The first card I pulled was the Queen of Coins. This card represents opulence, security, prosperity, and well-being. Other than the opulence, it pretty much describes my life...for someone on the outside looking in.

Tomorrow I will pull another from the box and we will see which one turns over...

Wednesday, August 12, 2009

An Evening with Studio Mates

This morning I received a telephone call from a studio mate who had been promising to get together before school started. I thought we would just meet for a drink, then eat out somewhere. However, he wanted to grill potatoes and summer squash from his garden, so I invited him and 2 other classmates to dinner.

Originally I had planned on grilled chicken breast. However, when I ventured into the garden for onions, basil, green beans, lo and behold!, I found 2 ripe heirloom tomatoes hanging on the vine. I knew immediately what we were having for supper. Panzanella!
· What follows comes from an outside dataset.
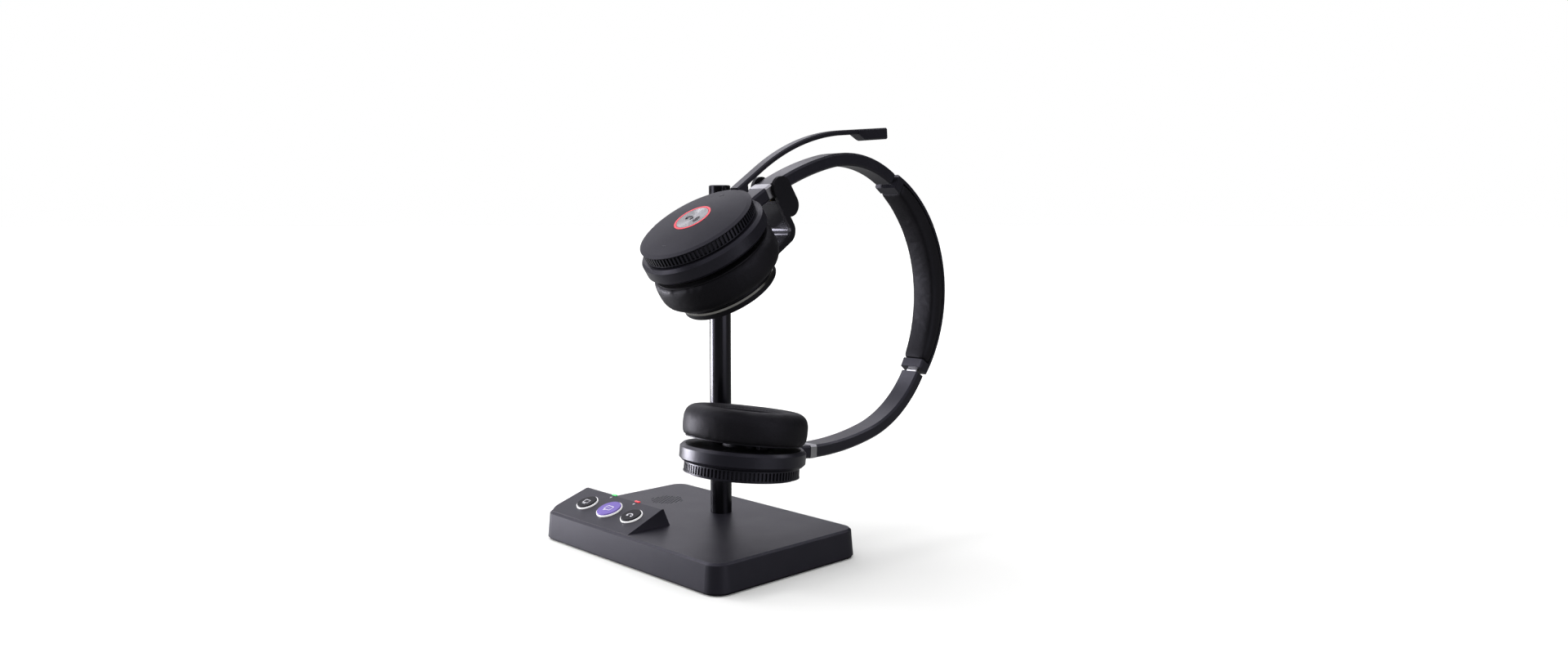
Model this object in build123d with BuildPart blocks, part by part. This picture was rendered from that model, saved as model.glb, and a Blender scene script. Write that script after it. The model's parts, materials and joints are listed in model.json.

Brett brought his new potatoes and squash, so we added those, along with roasted beets, a cuke, fresh mozzarella cheese, an avocado, grilled bread chunks, and a simple oil-vinegar dressing. It was scrumptious. We made a huge bowl of salad, but these 3 growing college boys finished it off in a blink, along with their breast of chix, several ears each of sweetcorn, and two 6-packs of Fat Tire and 1554 ale.

Yesterday, I stopped at a roadside stand to purchase some fresh cantaloupe and watermelon (Support our local farmers!). So for dessert, we grazed on melon, blueberries, and fresh raspberries from the neighbor's patch. I topped the fruit with a dollop of vanilla yogurt, roasted pecans, and sliced almonds. We all agreed, sharing delicious, fresh, locally-grown food was the about the most sensual thing...that we could speak of. It was perfection from the garden.
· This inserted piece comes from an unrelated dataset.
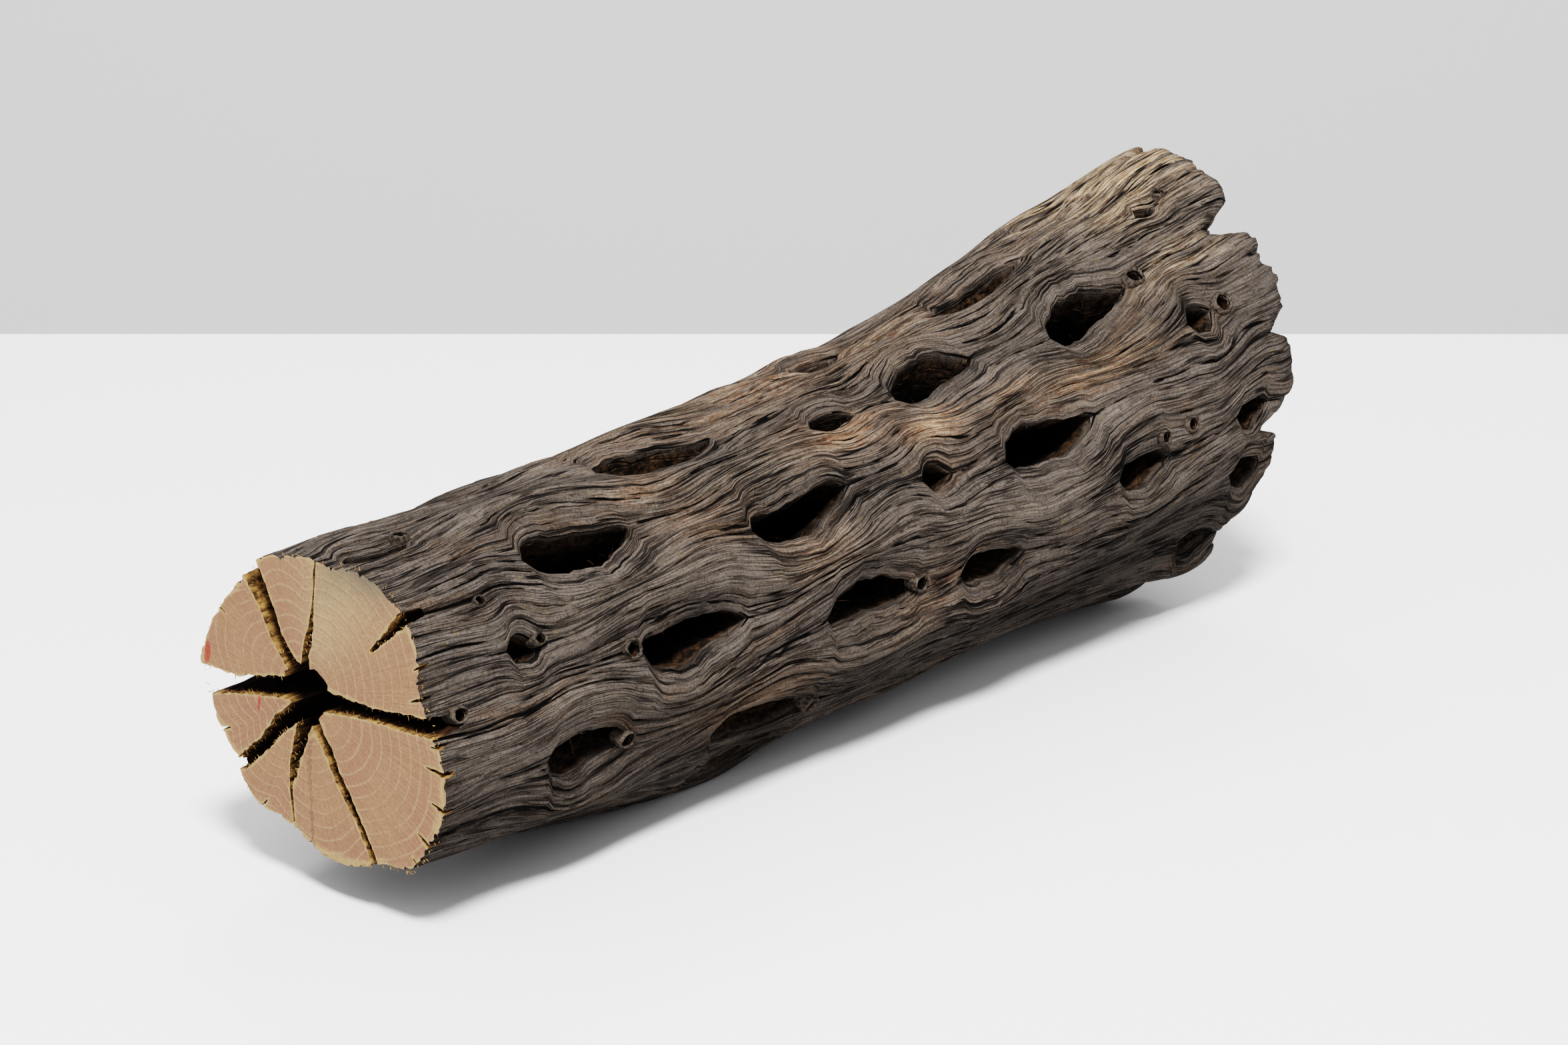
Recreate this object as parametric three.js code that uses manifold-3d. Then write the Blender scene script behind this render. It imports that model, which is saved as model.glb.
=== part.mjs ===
// Cholla cactus wood: a hollow length of weathered stem, sawn square at one end and broken off at the other.
// Millimetres, z up. The stem lies on its side on the plane z = 0, and x runs from the saw cut.
// Angles go round the stem in degrees from its top, positive towards the front, which is -y.
import * as THREE from "three";
import { mergeVertices } from "three/addons/utils/BufferGeometryUtils.js";
import Module from "manifold-3d";

const wasm = await Module();
wasm.setup();

// Driving dimensions of the stem.
const AXIS_HEIGHT = 32.1; // middle of the saw cut above the surface below
const REACH = 250; // the grid of the outer surface is worked out as far as this
const ROWS = 33; // steps along the outer surface
const COLUMNS = 48; // steps round the outer surface
const FACE_FADE = 30; // the saw cut's own outline is lost over this length

// Distance from the saw cut, mean radius there, and rise of the middle above that of the saw cut.
const STATIONS = [
  [0, 27.2, -0.2],
  [40, 29.0, -1.3],
  [80, 30.0, -1.9],
  [110, 30.6, -0.3],
  [140, 31.8, 0.5],
  [170, 34.1, 2.8],
  [200, 38.3, 6.1],
  [225, 40.2, 9.0],
  [250, 40.6, 11.2],
];

// Outline of the saw cut: angle and radius.
const FACE = [
  [-156, 23.4],
  [-127, 27.1],
  [-117, 25.6],
  [-100, 28.3],
  [-82, 29.9],
  [-47, 26.9],
  [-29, 27.7],
  [-2, 26.7],
  [35, 29.8],
  [69, 25.0],
  [84, 26.0],
  [106, 27.8],
  [138, 28.3],
  [152, 25.2],
  [178, 24.0],
];

// Broken end: angle and how far the wood reaches there, before the notches.
const BROKEN = [
  [-165, 214],
  [-125, 228],
  [-80, 241],
  [-31, 247],
  [-5, 237],
  [22, 230],
  [45, 225],
  [78, 221],
  [101, 219],
  [122, 212],
  [155, 208],
];

// Hollow of the pith: distance from the saw cut, y and height above the middle of the saw cut, radius.
const PITH = [
  [-12, 1.3, 4.0, 5.6],
  [0, 1.3, 4.0, 5.6],
  [60, 0.8, 3.4, 5.8],
  [120, 0.3, 3.2, 6.1],
  [170, 0.0, 5.2, 7.0],
  [215, 0.4, 9.2, 8.8],
  [265, 0.6, 12.6, 10.4],
];
const PITH_SIDES = 12;
const PITH_STEPS = 14;
const PITH_LOBES = 3;
const PITH_UNEVEN = 0.1; // height of a lobe as a share of the radius
const PITH_TWIST = 18; // millimetres along in which the lobes turn through one radian

// Openings seen on the front: distance from the saw cut to the middle, angle, length, width, depth.
const DEEP = 60; // an opening as deep as this reaches the pith
const FRONT_HOLES = [
  [9.5, 6, 12.5, 5.5, 9],
  [74, 6, 27, 9, DEEP],
  [42, 34, 26, 8.5, DEEP],
  [59, 77, 26, 8, DEEP],
  [91, 50, 24, 7.5, DEEP],
  [112, 23, 11, 5, 12],
  [128, -12, 12, 6, 12],
  [22, 61, 6.5, 5, 14],
  [33, 105, 19, 8, DEEP],
  [78, 124, 27, 8.5, DEEP],
  [103, 92, 25, 8, DEEP],
  [134, 95, 17, 6.5, 14],
  [140, 24, 22, 9, DEEP],
  [125, 59, 9, 5, 12],
  [155, 63, 25, 8.5, DEEP],
  [181, 31, 22, 9, DEEP],
  [173, -4, 26, 7, DEEP],
  [206, -20, 14, 6.5, 14],
  [201, 51, 8, 6, 14],
  [176, 84, 14, 6.5, DEEP],
  [208, 85, 10, 6, 14],
  [208, 103, 11, 8, 16],
  [38, -23, 12, 5, 3],
  [200, 124, 12, 7, DEEP],
];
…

What will we do when the snow starts flying and our gardens are barren?????

Out in the Garden...

I've been out of commission from the internet for a couple of days. 72 hours to be exact. Its a long story, but when my husband was pick-pocketed in Greece 3 weeks ago, it shut down our access to the internet.

Yesterday I figured out that I could pirate the neighbor's portal to the etherworld, so here I am. Sorry to keep you in the dark. I did learn something about myself in these last few days. I like to write letters. Granted there is a lag in the news, compared to zipping off an email. However, the act of putting ink to paper, then sending it off like a leaf floating down river, helps nourish that special connection to a loved one.

Since blogging was not an option for my daytime pleasure, I got busy in the garden. Weeding, scrubbing birdbaths, and moving hostas from back to front to fill in some bare spots. I even did some long-distance gardening in a flooded-out area of Ev's Butterfly Garden across the river. I added coreopsis, catmint, daylilies, and Russian Sage.

I haven't spent much time this summer enjoying my garden, so the last few days have been wonderful. I never worry too much about specific color in the garden. Mother Nature always manages to put on a spectacular show throughout the seasons, so I leave that to her. The phlox are currently splashing their colors across the beds, brightening every walkway and corner. The scarlet-red monarda, the bright yellow coneflower, and the ruddy orange tiger lilies have all added their punch of color to the softness of the garden. I prefer to work with the textural quality of leaves, bark, and branches of the plants. Colorful blooms are great when they step to the fore, but after a show we all need the restful landscape that follows.

Speaking of color, take a look at Tess' Photog Gallery in the sidebar. This is a foto she took with her pocket digital camera several spring times past. It's an iris blooming in my garden. Notice the furry reproductive organs - virgin white, erect, and available. The stripes remind me of the hide of a magical, purple zebra-stripped unicorn. I used this foto as my desktop background last year and the land arch students were intrigued by it. Tess has a great eye for capturing the everyday around her, then focusing our attention on one small aspect of this world's incredible beauty.